### PROBLEM DESCRIPTION
Print out the material that follows word for word.

### RECORD LIST
┌────────

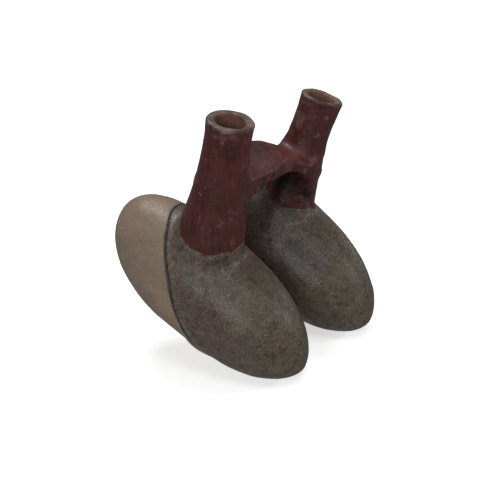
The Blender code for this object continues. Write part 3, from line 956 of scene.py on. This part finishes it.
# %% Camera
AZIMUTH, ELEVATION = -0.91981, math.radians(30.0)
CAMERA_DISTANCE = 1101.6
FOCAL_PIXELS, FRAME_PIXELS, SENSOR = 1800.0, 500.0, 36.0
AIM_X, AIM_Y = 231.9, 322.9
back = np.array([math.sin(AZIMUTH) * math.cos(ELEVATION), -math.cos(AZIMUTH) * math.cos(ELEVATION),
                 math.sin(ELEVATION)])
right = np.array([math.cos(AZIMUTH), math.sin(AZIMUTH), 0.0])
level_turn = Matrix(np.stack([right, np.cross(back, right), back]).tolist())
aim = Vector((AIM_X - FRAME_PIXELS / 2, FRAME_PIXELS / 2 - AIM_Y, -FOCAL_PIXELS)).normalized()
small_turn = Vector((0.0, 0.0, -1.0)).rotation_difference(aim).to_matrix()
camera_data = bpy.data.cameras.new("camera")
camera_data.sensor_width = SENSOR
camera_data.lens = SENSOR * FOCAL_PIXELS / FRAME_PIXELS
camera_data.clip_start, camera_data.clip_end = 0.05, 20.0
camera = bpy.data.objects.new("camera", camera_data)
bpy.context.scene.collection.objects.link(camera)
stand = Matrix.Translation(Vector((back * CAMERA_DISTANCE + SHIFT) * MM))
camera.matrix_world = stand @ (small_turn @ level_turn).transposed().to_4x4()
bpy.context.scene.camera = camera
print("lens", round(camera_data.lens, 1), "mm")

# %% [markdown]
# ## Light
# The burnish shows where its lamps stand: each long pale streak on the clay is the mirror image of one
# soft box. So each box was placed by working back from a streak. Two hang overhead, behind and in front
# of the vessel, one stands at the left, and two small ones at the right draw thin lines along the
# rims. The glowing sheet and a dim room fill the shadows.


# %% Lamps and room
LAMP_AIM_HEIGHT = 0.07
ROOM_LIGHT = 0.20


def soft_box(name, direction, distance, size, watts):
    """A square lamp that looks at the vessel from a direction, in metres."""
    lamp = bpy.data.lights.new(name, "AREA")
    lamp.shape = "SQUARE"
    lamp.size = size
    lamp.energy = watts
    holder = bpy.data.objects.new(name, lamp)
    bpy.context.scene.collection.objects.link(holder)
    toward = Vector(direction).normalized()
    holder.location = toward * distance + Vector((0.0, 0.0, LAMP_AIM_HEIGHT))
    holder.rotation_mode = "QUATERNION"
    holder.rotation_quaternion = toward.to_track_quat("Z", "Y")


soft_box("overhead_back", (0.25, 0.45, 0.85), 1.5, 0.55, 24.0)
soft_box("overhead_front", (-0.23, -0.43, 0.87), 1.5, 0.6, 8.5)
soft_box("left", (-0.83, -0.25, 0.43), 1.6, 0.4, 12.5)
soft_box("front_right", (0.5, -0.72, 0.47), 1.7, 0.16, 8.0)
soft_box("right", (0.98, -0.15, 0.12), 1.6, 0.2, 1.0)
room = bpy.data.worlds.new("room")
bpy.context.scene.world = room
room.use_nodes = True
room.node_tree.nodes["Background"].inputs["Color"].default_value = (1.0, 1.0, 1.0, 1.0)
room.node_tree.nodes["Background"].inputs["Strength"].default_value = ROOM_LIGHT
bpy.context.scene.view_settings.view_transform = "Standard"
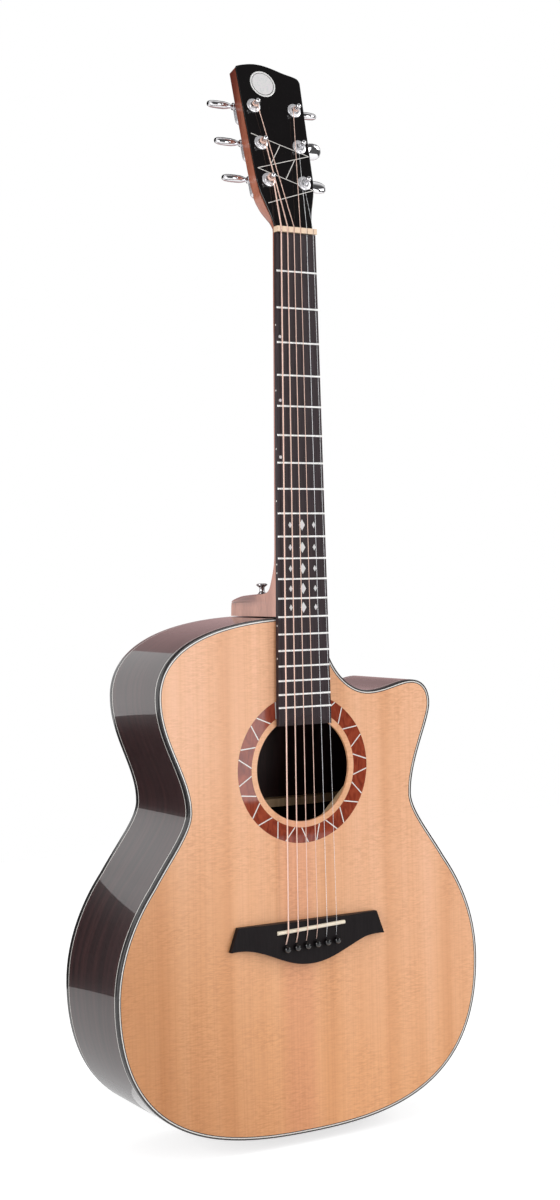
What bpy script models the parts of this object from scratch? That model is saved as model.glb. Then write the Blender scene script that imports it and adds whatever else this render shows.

└────────

### RESPONSE FOR THIS EXERCISE
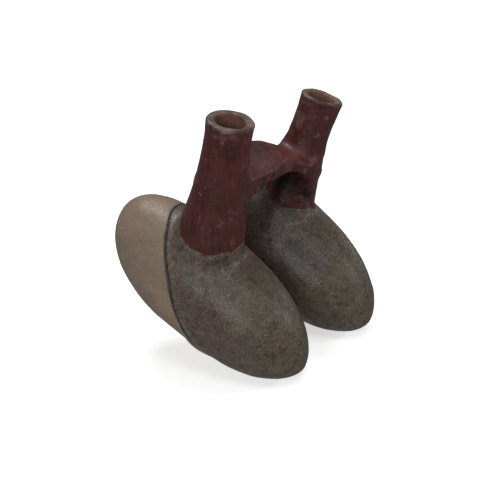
The Blender code for this object continues. Write part 3, from line 956 of scene.py on. This part finishes it.
# %% Camera
AZIMUTH, ELEVATION = -0.91981, math.radians(30.0)
CAMERA_DISTANCE = 1101.6
FOCAL_PIXELS, FRAME_PIXELS, SENSOR = 1800.0, 500.0, 36.0
AIM_X, AIM_Y = 231.9, 322.9
back = np.array([math.sin(AZIMUTH) * math.cos(ELEVATION), -math.cos(AZIMUTH) * math.cos(ELEVATION),
                 math.sin(ELEVATION)])
right = np.array([math.cos(AZIMUTH), math.sin(AZIMUTH), 0.0])
level_turn = Matrix(np.stack([right, np.cross(back, right), back]).tolist())
aim = Vector((AIM_X - FRAME_PIXELS / 2, FRAME_PIXELS / 2 - AIM_Y, -FOCAL_PIXELS)).normalized()
small_turn = Vector((0.0, 0.0, -1.0)).rotation_difference(aim).to_matrix()
camera_data = bpy.data.cameras.new("camera")
camera_data.sensor_width = SENSOR
camera_data.lens = SENSOR * FOCAL_PIXELS / FRAME_PIXELS
camera_data.clip_start, camera_data.clip_end = 0.05, 20.0
camera = bpy.data.objects.new("camera", camera_data)
bpy.context.scene.collection.objects.link(camera)
stand = Matrix.Translation(Vector((back * CAMERA_DISTANCE + SHIFT) * MM))
camera.matrix_world = stand @ (small_turn @ level_turn).transposed().to_4x4()
bpy.context.scene.camera = camera
print("lens", round(camera_data.lens, 1), "mm")

# %% [markdown]
# ## Light
# The burnish shows where its lamps stand: each long pale streak on the clay is the mirror image of one
# soft box. So each box was placed by working back from a streak. Two hang overhead, behind and in front
# of the vessel, one stands at the left, and two small ones at the right draw thin lines along the
# rims. The glowing sheet and a dim room fill the shadows.


# %% Lamps and room
LAMP_AIM_HEIGHT = 0.07
ROOM_LIGHT = 0.20


def soft_box(name, direction, distance, size, watts):
    """A square lamp that looks at the vessel from a direction, in metres."""
    lamp = bpy.data.lights.new(name, "AREA")
    lamp.shape = "SQUARE"
    lamp.size = size
    lamp.energy = watts
    holder = bpy.data.objects.new(name, lamp)
    bpy.context.scene.collection.objects.link(holder)
    toward = Vector(direction).normalized()
    holder.location = toward * distance + Vector((0.0, 0.0, LAMP_AIM_HEIGHT))
    holder.rotation_mode = "QUATERNION"
    holder.rotation_quaternion = toward.to_track_quat("Z", "Y")


soft_box("overhead_back", (0.25, 0.45, 0.85), 1.5, 0.55, 24.0)
soft_box("overhead_front", (-0.23, -0.43, 0.87), 1.5, 0.6, 8.5)
soft_box("left", (-0.83, -0.25, 0.43), 1.6, 0.4, 12.5)
soft_box("front_right", (0.5, -0.72, 0.47), 1.7, 0.16, 8.0)
soft_box("right", (0.98, -0.15, 0.12), 1.6, 0.2, 1.0)
room = bpy.data.worlds.new("room")
bpy.context.scene.world = room
room.use_nodes = True
room.node_tree.nodes["Background"].inputs["Color"].default_value = (1.0, 1.0, 1.0, 1.0)
room.node_tree.nodes["Background"].inputs["Strength"].default_value = ROOM_LIGHT
bpy.context.scene.view_settings.view_transform = "Standard"
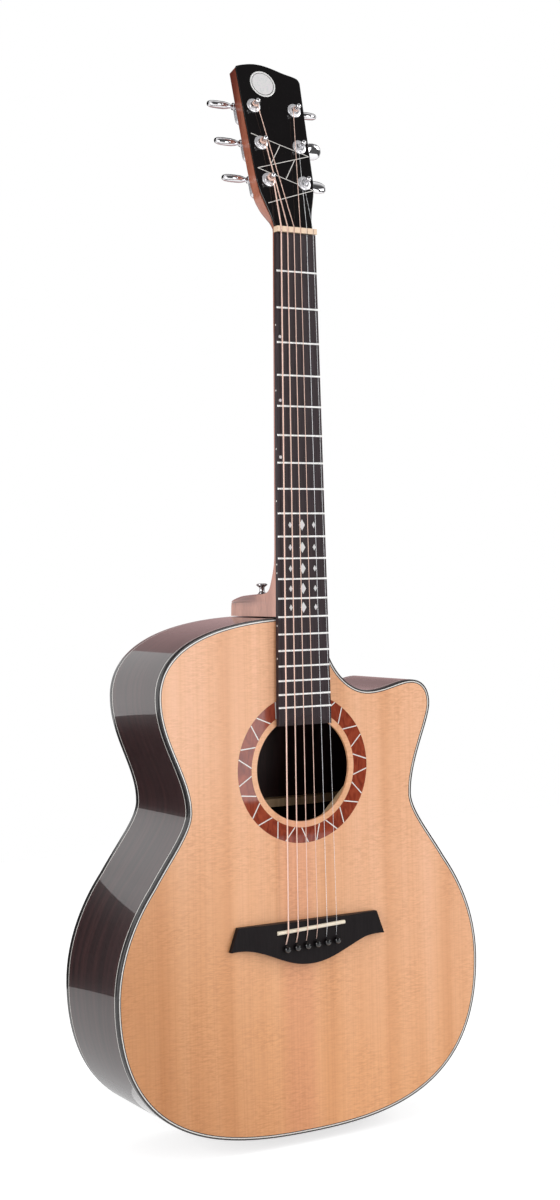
What bpy script models the parts of this object from scratch? That model is saved as model.glb. Then write the Blender scene script that imports it and adds whatever else this render shows.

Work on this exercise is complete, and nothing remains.